Doris Kearns Goodwin analyzed Lincoln’s cabinet as a team of rivals, a phrase that has been picked up by political commentators and management texts as a recipe for success—a model to be emulated. But in 1860 a team of rivals had only bad precedents. Washington’s first cabinet, with Jefferson at State and Hamilton at Treasury, was the first and greatest team of rivals. Washington got good service out of both men. But neither he nor they suspected there would be any rivalry when he first appointed them; the two secretaries became estranged only over time, as Hamilton favored commerce and Britain, Jefferson farming and the French Revolution. Their feuding, once it commenced, made life hell for all concerned. Presidents who were less politic or less fortunate had not been able to manage internecine rivalry at all.

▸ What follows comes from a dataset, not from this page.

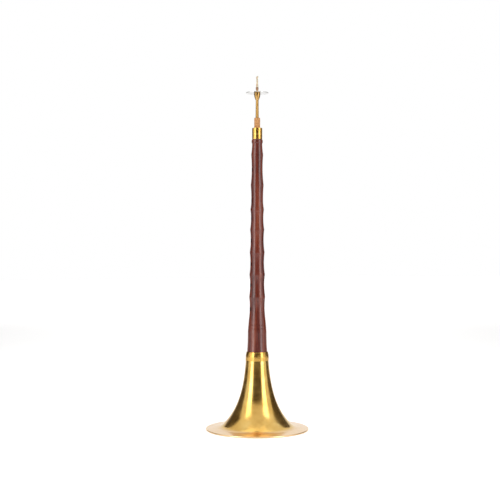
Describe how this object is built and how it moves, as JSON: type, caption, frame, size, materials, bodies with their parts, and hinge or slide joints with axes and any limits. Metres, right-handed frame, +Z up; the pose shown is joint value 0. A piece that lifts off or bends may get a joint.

John Adams presided over a rebellious cabinet that fought him at every turn (they were all Federalists, but who was a better Federalist?); Andrew Jackson’s cabinet was wracked by personal quarrels (the secretary of war’s wife was thought, by the wives of all the other secretaries, to be a loose woman); Harrison’s unlike-minded vice president, John Tyler, single-handedly derailed the Whig Party after Harrison’s death. All this was the common lore of American politics; the fate of the Harrison administration was a painful memory for ex-Whigs.